私の持ち物の中で最も高価なモノ。
それはエルメスのケリー。
サイズは、おそらく32。
素材は、、、よくわからない(汗)
色はキャメル。
10年以上前にパリの本店で購入した。
その購入の機会は突然にやってきた。
それはヨーロッパ旅行へ行った際にパリ在住の親戚と待ち合わせしてランチをしていた時のことだった。
親戚がバーキンを持っていたので「実はケリーかバーキンのどちらかが欲しいんだよね」という話をすると「本店のバッグの責任者が知り合いだから、今からお店に行って在庫の確認だけでもしてもらいましょう!」とエルメス本店へランチをしたその足で向かうことになった。
親戚の知り合いであるバッグ担当の方にバーキンorケリーどちらが良いか相談したところ「バーキンは重くて使いづらいからケリーの方がいいわよ。バーキンは重いから一番小さいサイズが良いんだけど、それだとあまり荷物が入らなくて意外と使わないのよ」という助言をいただいたので、一応ケリーの店頭在庫を見せていただくことに。
内縫い、外縫い、どちらがいいの?
え?なにそれ。
どうやら、バッグの外側の縫い目のことらしい。
外縫い
縫い目が見える状態で縫われている。
皮をピンと張った状態で縫うため、四角ばったフォルムになるのでかっちりした印象。

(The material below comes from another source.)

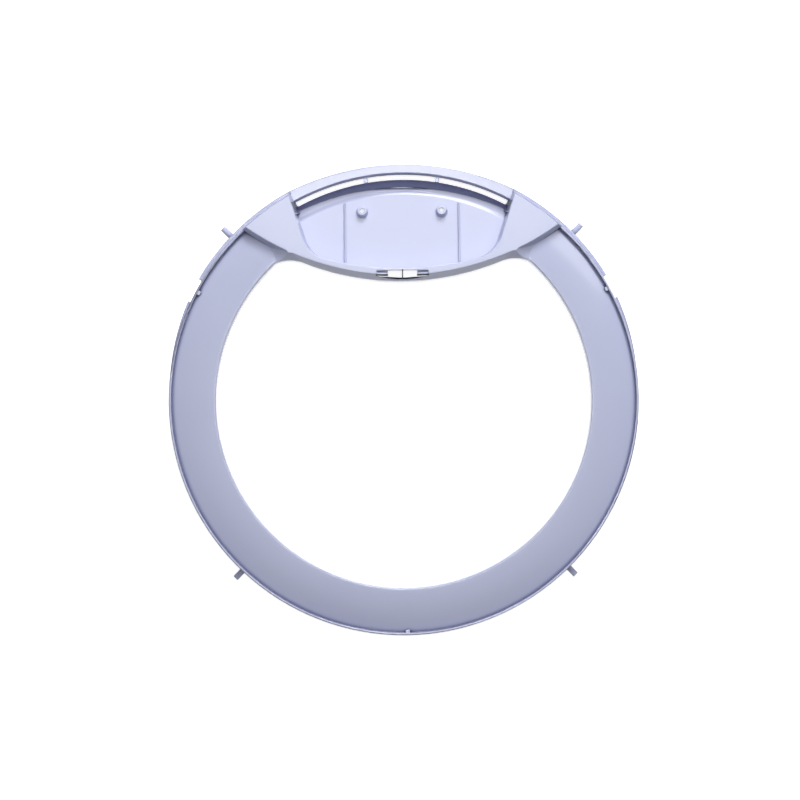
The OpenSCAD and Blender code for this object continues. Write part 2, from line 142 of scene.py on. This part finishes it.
# The cover is alike on both sides, so one box stands for a gap on the left and on the right
def gapShares(tree, look, places):
    fade = look["gapFade"]
    shares = []
    for *spans, share in look["gaps"].values():
        fades = []
        for value, (low, high) in zip(places, spans):
            fades += [(value, low, low + fade), (value, high, high - fade)]
        shares.append(shareWhere(tree, share, fades))
    return shares


def mouldedPlastic(look):
    material = bpy.data.materials.new("lavenderPolypropylene")
    material.use_nodes = True
    tree = material.node_tree
    place = addNode(tree, "TexCoord", {})["Object"]
    x, y, z = addNode(tree, "SeparateXYZ", [place])[:3]
    flat = addNode(tree, "CombineXYZ", [x, y])[0]
    radius = addNode(tree, "VectorMath", [flat], operation="LENGTH")["Value"]
    aside = addNode(tree, "Math", [x], operation="ABSOLUTE")[0]
    patterns = {}
    for name, (size, detail) in look["patterns"].items():
        inputs = {"Vector": place, "Scale": 1 / size, "Detail": detail}
        patterns[name] = addNode(tree, "TexNoise", inputs)["Fac"]

    hollows = hollowShares(tree, look, radius) + [rearWallShare(tree, look, radius, z)]
    gaps = gapShares(tree, look, (aside, y, z))
    layers = [(patterns["swirl"], look["paleColour"])]
    layers += [(share, look["hollowColour"]) for share in hollows]
    layers += [(share, look["gapColour"]) for share in gaps]
    colour = linear(look["colour"])
    for share, over in layers:
        inputs = {0: share, 6: colour, 7: linear(over)}  # the Mix node's factor and two colours
        colour = addNode(tree, "Mix", inputs, data_type="RGBA")[2]

    # A gap is rough too, so that no lamp is mirrored in it
    roughness = addNode(tree, "MapRange", [patterns["rub"], 0.0, 1.0, *look["roughness"]])[0]
    for share in gaps:
        roughness = addNode(tree, "Math", [roughness, share], operation="MAXIMUM")[0]

    inputs = {"Radius": look["edgeRadius"]}
    normal = addNode(tree, "Bevel", inputs, samples=look["edgeSamples"])["Normal"]
    for name, depth in look["reliefs"].items():
        inputs = {"Height": patterns[name], "Distance": depth, "Normal": normal}
        normal = addNode(tree, "Bump", inputs)["Normal"]

    inputs = {"Base Color": colour, "Roughness": roughness, "Normal": normal, "IOR": look["ior"]}
    fill(tree.nodes["Principled BSDF"], inputs)
    return material


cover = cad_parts["tub_cover"]
plastic = mouldedPlastic(coverPlastic)
if not cover.material_slots:
    cover.data.materials.append(plastic)
for slot in cover.material_slots:
    slot.material = plastic
print("stage: plastic on the cover")


# The white background is seen and mirrored, but throws no light on the cover
def whiteWhenSeen(tree, unseen, seen):
    rays = addNode(tree, "LightPath", {})
    isSeen = 0.0
    for ray in ("Camera", "Glossy", "Transmission"):
        inputs = [isSeen, rays["Is " + ray + " Ray"]]
        isSeen = addNode(tree, "Math", inputs, operation="MAXIMUM")[0]
    return addNode(tree, "MapRange", [isSeen, 0.0, 1.0, unseen, seen])[0]


# A matt painted board takes a soft shadow and mirrors nothing
paleBoard = {
    "size": 24.0,  # it fills the view from every side
    "colour": "#F4F4F2",
    "glow": "#FFFFFF",
    "glowSeen": 0.82,  # with the light of the lamps that makes white
    "roughness": (0.85, 0.9),
    "mottle": (0.5, 2),  # size and detail
}


def paintedBoard(look):
    material = bpy.data.materials.new("paleFloor")
    material.use_nodes = True
    tree = material.node_tree
    size, detail = look["mottle"]
    place = addNode(tree, "TexCoord", {})["Object"]
    inputs = {"Vector": place, "Scale": 1 / size, "Detail": detail}
    mottle = addNode(tree, "TexNoise", inputs)["Fac"]
    inputs = {
        "Base Color": linear(look["colour"]),
        "Roughness": addNode(tree, "MapRange", [mottle, 0.0, 1.0, *look["roughness"]])[0],
        "Emission Color": linear(look["glow"]),
        "Emission Strength": whiteWhenSeen(tree, 0.0, look["glowSeen"]),
    }
    fill(tree.nodes["Principled BSDF"], inputs)
    return material


def makeFloor(look):
    shape = bmesh.new()
    bmesh.ops.create_grid(shape, x_segments=2, y_segments=2, size=look["size"] / 2)
    mesh = bpy.data.meshes.new("paleFloor")
    shape.to_mesh(mesh)
    shape.free()
    mesh.materials.append(paintedBoard(look))
    floor = bpy.data.objects.new("paleFloor", mesh)
    bpy.context.scene.collection.objects.link(floor)


makeFloor(paleBoard)
print("stage: floor")

# Round soft lamps, all turned to the middle of the cover, in a faintly lit white room
studio = {
    "lampDistance": 3.5,
    "lampColour": "#FFFEFB",
    "lamps": {  # degrees from straight above, degrees from +X to +Y, diameter and watts
        "overhead": (0, 0, 1.2, 14.0),
        "overStrip": (6, 90, 0.7, 9.5),
        "overLens": (35, 90, 1.44, 21.0),
        "lowRear": (55, 82, 1.4, 68.0),
        "lowRearRight": (45, 45, 1.4, 13.0),
    },
    "roomColour": "#FFFFFF",
    "roomLight": 0.08,
    "roomSeen": 1.0,
}


def makeLamp(look, name, fromTop, around, diameter, watts):
    light = bpy.data.lights.new(name, "AREA")
    light.shape = "DISK"
    light.size = diameter
    light.energy = watts
    light.color = linear(look["lampColour"])[:3]
    lamp = bpy.data.objects.new(name, light)
    bpy.context.scene.collection.objects.link(lamp)
    lean, turn = math.radians(fromTop), math.radians(around)
    aside = math.sin(lean)
    direction = Vector((aside * math.cos(turn), aside * math.sin(turn), math.cos(lean)))
    lamp.location = direction * look["lampDistance"]
    lamp.rotation_euler = (-direction).to_track_quat("-Z", "Y").to_euler()


def makeLight(look):
    for name, lamp in look["lamps"].items():
        makeLamp(look, name, *lamp)
    world = bpy.data.worlds.new("studio")
    world.use_nodes = True
    tree = world.node_tree
    strength = whiteWhenSeen(tree, look["roomLight"], look["roomSeen"])
    inputs = {"Color": linear(look["roomColour"]), "Strength": strength}
    fill(tree.nodes["Background"], inputs)
    bpy.context.scene.world = world
    bpy.context.scene.view_settings.view_transform = "Standard"


makeLight(studio)
print("stage: lamps and room")

# The photograph was taken from straight above, with the cover a little turned and off the middle
photoView = {
    "height": 3.0,  # above the foot of the cover
    "focusHeight": 0.016,  # height of the bead
    "pixel": 0.00117,  # what one pixel shows at that height
    "photoSize": 800,  # pixels
    "ringCentre": (403.8, 400.2),  # pixel on which the ring's axis falls
    "turn": -0.6,  # degrees about the ring's axis
    "sensor": 36.0,  # millimetres
    "farthest": 20.0,
}


def makeCamera(view):
    lens = bpy.data.cameras.new("photoCamera")
    camera = bpy.data.objects.new("photoCamera", lens)
    bpy.context.scene.collection.objects.link(camera)
    middle = view["photoSize"] / 2
    right = (middle - view["ringCentre"][0]) * view["pixel"]
    up = (view["ringCentre"][1] - middle) * view["pixel"]
    turn = Matrix.Rotation(math.radians(view["turn"]), 3, "Z")
    camera.location = turn @ Vector((right, up, view["height"]))
    camera.rotation_euler = turn.to_euler()
    lens.sensor_width = view["sensor"]
    photoWidth = view["photoSize"] * view["pixel"]
    lens.lens = view["sensor"] * (view["height"] - view["focusHeight"]) / photoWidth
    lens.clip_end = view["farthest"]
    bpy.context.scene.camera = camera


makeCamera(photoView)
print("stage: camera")

print("stage: sizes written")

フォーマル使用向き。
内縫い
内側からステッチが見えないように縫い付けられている。
縫い目をバッグの生地に織り込んでいるので、レザー本来の美しさを堪能出来る。
また、皮を内側に縫い込むのでやや丸みを帯びたフォルムの為、女性らしい印象でカジュアル使いにもしやすい。
フォーマル使いはごく限られた時のみで、主にカジュアルに持つ機会が断然多いので、内縫いの在庫を確認していただくと、黒のボックスカーフに金色の金具のものが一点とキャメルのマットなレザーにシルバーの金具のものが一点。どちらも出してきてくださって鏡の前で悩むこと30分。
当時30代になりたてのわたしには、黒のボックスカーフに金色の金具は大人すぎた。
キャメルのマットレザーにシルバー金具のそれは、丁度いい具合。しかも着ているトレンチコートにもピッタリ似合う。
「これにします。」
え!?在庫の確認しに来ただけじゃないの?
一緒に店に出向いた夫は、そう思ったらしいが黙っていたらしい。
更に、価格を聞いてビックリ。
エルメスって高過ぎんか?なんでなん?なんでそんなに高いん?
でも買うって言ってるし今更引き下がれない。
オレンジのボックスに入れられリボン掛けされていく、お鞄。
震える手でカードサインと免税手続き用の書類にサインをしつつもウキウキな妻。
「これで、あと10年くらい頑張れるよね。うん。」無理矢理、自分を納得させる夫。
↑なにを頑張るのか、よくわからない。私になにを頑張って欲しいのか、いまだに謎のまま。
購入価格は2008年当時€4,000くらいだったと思う。
円安だったので€1=¥165前後だったから、円換算するとおよそ¥650,000-
確かに高い買い物だったので、夫の金銭感覚は正しいと思う。
日本のエルメスでは、当時から店頭でケリーやバーキンと出会える確率はほとんとなく、運よく予約できたとて手に入るのは数年待ちという状況だったのだから、いきなり目の前に超どタイプのモノが出てきたら飛びついてしまうのは致し方ない。
にしても、高価すぎる買い物だったので数ヶ月間は「本当に買ってよかった?」と自問自答していた。
目の前のバッグは間違いなく満足のいく品物だし、眺めるだけでうっとりするような美しさ。
でも、本当に必要だったのか?もっと手頃なバッグを流行りに合わせて買い換えた方が良かったんじゃないの?さまざまな想いが脳内を駆けめぐる。
「買っちゃったよ〜」
ステキなバッグを手に入れた嬉しさと若干の“やっちゃった感”を感じながら過ごした。
夫には何度も手に入れた喜びと共に、どれだけ貴重な鞄なのか。価格の妥当性。一生の相棒として付き合っていく気合い(笑)色々な角度から購入したことの正当性を力説した。と同時に自分自身に向けても購入を正当化し肯定するために。
さまざまな角度から話したものの、夫を一番納得させたのは丸の内店で見かけたケリーバッグの価格がパリでの購入価格を数十万円ほど上回っていた事実だった。結果、お得に購入出来たということでお互いに納得できる満足なパリの思い出の買い物となった。